┌─ INFORMATION PROVIDED
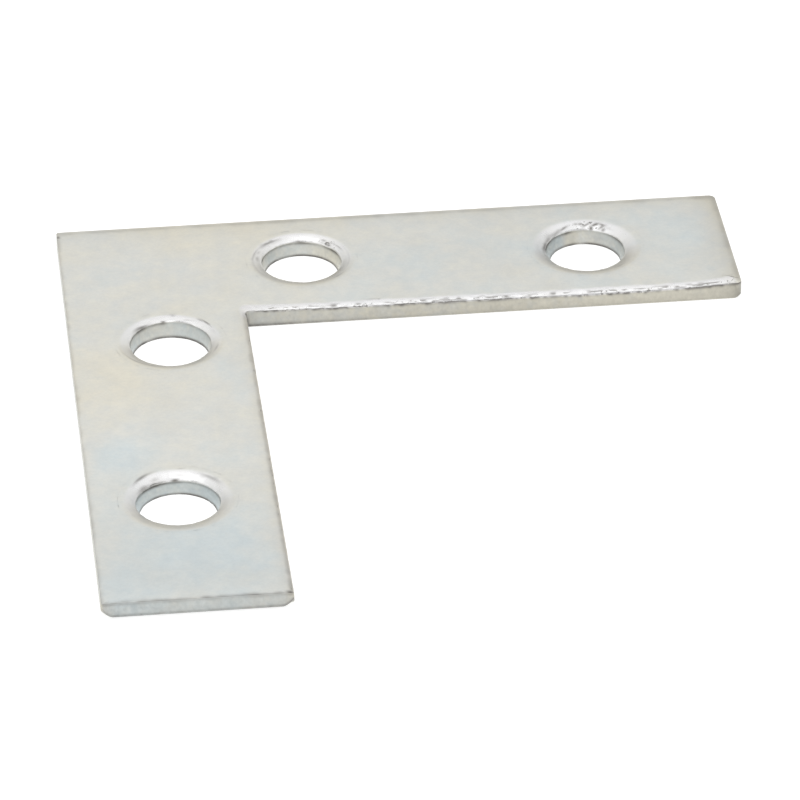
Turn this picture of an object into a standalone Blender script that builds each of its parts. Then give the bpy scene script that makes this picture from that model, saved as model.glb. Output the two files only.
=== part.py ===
"""A flat angle plate: one L of zinc-plated steel sheet with four countersunk screw holes.

The plate lies flat. Z = 0 is its underside, one leg runs along +X and the other along -Y, and the origin is
where the centre lines of the two legs cross. Sizes are in metres.
"""

import math

import bmesh
import bpy

# Legs and sheet
LEG_X_LENGTH = 0.0380  # from the outer corner to the tip of the leg along +X
LEG_Y_LENGTH = 0.0380  # from the outer corner to the tip of the leg along -Y
LEG_X_WIDTH = 0.0100
LEG_Y_WIDTH = 0.0100
THICKNESS = 0.0010

# Corners, seen from above
OUTER_CORNER_RADIUS = 0.00016
X_TIP_CORNER_RADIUS = 0.00038
Y_TIP_CORNER_RADIUS = 0.00016
INNER_CORNER_FILLET = 0.00012

# Edges: how far each round reaches in over the face, and how deep it goes
INNER_ROLL_REACH = 0.00042  # the inner edges were cut from above, which pulled the top face down
INNER_ROLL_DEPTH = 0.00017
INNER_FOOT_BREAK = 0.00005
OUTER_TOP_BREAK = 0.00005
OUTER_ROLL_REACH = 0.00014  # the outer edges were cut the other way, which pulled the underside up
OUTER_ROLL_DEPTH = 0.00008

# The pull is strongest at the free corners of a tip, where the underside turns up
Y_TIP_LIFT_REACH = 0.00060
Y_TIP_LIFT_HEIGHT = 0.00058
X_TIP_LIFT_REACH = 0.00045
X_TIP_LIFT_HEIGHT = 0.00020
LIFT_EXPONENT = 1.5  # of the superellipse that the lifted corner follows

# Screw holes: the inner ones are placed from the outer corner and the outer ones from the tip. The offset is
# from the leg's centre line, positive away from the plate's inner edge
X_INNER_HOLE_FROM_CORNER = 0.01363
X_INNER_HOLE_OFFSET = 0.00048
X_OUTER_HOLE_FROM_TIP = 0.00821
X_OUTER_HOLE_OFFSET = 0.00004
Y_INNER_HOLE_FROM_CORNER = 0.01261
Y_INNER_HOLE_OFFSET = -0.00057
Y_OUTER_HOLE_FROM_TIP = 0.00941
Y_OUTER_HOLE_OFFSET = 0.00028
HOLE_TOP_DIAMETER = 0.0045  # of the wall where the countersink ends
X_INNER_FOOT_DIAMETER = 0.00414  # of the wall at the underside
X_OUTER_FOOT_DIAMETER = 0.00400
Y_INNER_FOOT_DIAMETER = 0.00420
Y_OUTER_FOOT_DIAMETER = 0.00416
HOLE_DRIFT = 0.00012  # the punch leaned, so each hole's foot lies this far towards -Y from its top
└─
* **TASK STATEMENT**
Write out the full listing exactly as given.

* **TASK ANSWER**
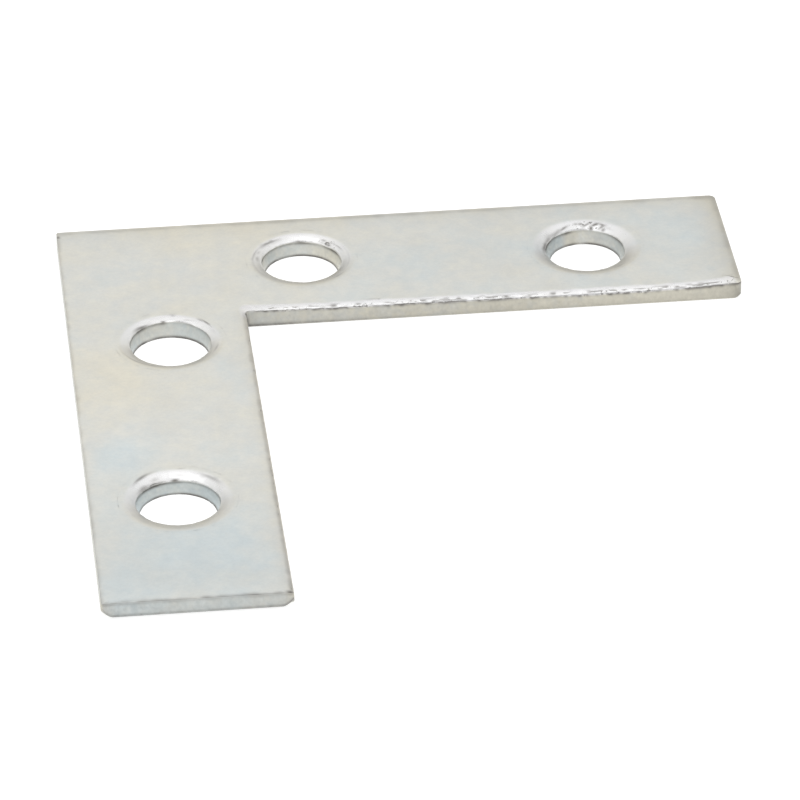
Turn this picture of an object into a standalone Blender script that builds each of its parts. Then give the bpy scene script that makes this picture from that model, saved as model.glb. Output the two files only.
=== part.py ===
"""A flat angle plate: one L of zinc-plated steel sheet with four countersunk screw holes.

The plate lies flat. Z = 0 is its underside, one leg runs along +X and the other along -Y, and the origin is
where the centre lines of the two legs cross. Sizes are in metres.
"""

import math

import bmesh
import bpy

# Legs and sheet
LEG_X_LENGTH = 0.0380  # from the outer corner to the tip of the leg along +X
LEG_Y_LENGTH = 0.0380  # from the outer corner to the tip of the leg along -Y
LEG_X_WIDTH = 0.0100
LEG_Y_WIDTH = 0.0100
THICKNESS = 0.0010

# Corners, seen from above
OUTER_CORNER_RADIUS = 0.00016
X_TIP_CORNER_RADIUS = 0.00038
Y_TIP_CORNER_RADIUS = 0.00016
INNER_CORNER_FILLET = 0.00012

# Edges: how far each round reaches in over the face, and how deep it goes
INNER_ROLL_REACH = 0.00042  # the inner edges were cut from above, which pulled the top face down
INNER_ROLL_DEPTH = 0.00017
INNER_FOOT_BREAK = 0.00005
OUTER_TOP_BREAK = 0.00005
OUTER_ROLL_REACH = 0.00014  # the outer edges were cut the other way, which pulled the underside up
OUTER_ROLL_DEPTH = 0.00008

# The pull is strongest at the free corners of a tip, where the underside turns up
Y_TIP_LIFT_REACH = 0.00060
Y_TIP_LIFT_HEIGHT = 0.00058
X_TIP_LIFT_REACH = 0.00045
X_TIP_LIFT_HEIGHT = 0.00020
LIFT_EXPONENT = 1.5  # of the superellipse that the lifted corner follows

# Screw holes: the inner ones are placed from the outer corner and the outer ones from the tip. The offset is
# from the leg's centre line, positive away from the plate's inner edge
X_INNER_HOLE_FROM_CORNER = 0.01363
X_INNER_HOLE_OFFSET = 0.00048
X_OUTER_HOLE_FROM_TIP = 0.00821
X_OUTER_HOLE_OFFSET = 0.00004
Y_INNER_HOLE_FROM_CORNER = 0.01261
Y_INNER_HOLE_OFFSET = -0.00057
Y_OUTER_HOLE_FROM_TIP = 0.00941
Y_OUTER_HOLE_OFFSET = 0.00028
HOLE_TOP_DIAMETER = 0.0045  # of the wall where the countersink ends
X_INNER_FOOT_DIAMETER = 0.00414  # of the wall at the underside
X_OUTER_FOOT_DIAMETER = 0.00400
Y_INNER_FOOT_DIAMETER = 0.00420
Y_OUTER_FOOT_DIAMETER = 0.00416
HOLE_DRIFT = 0.00012  # the punch leaned, so each hole's foot lies this far towards -Y from its top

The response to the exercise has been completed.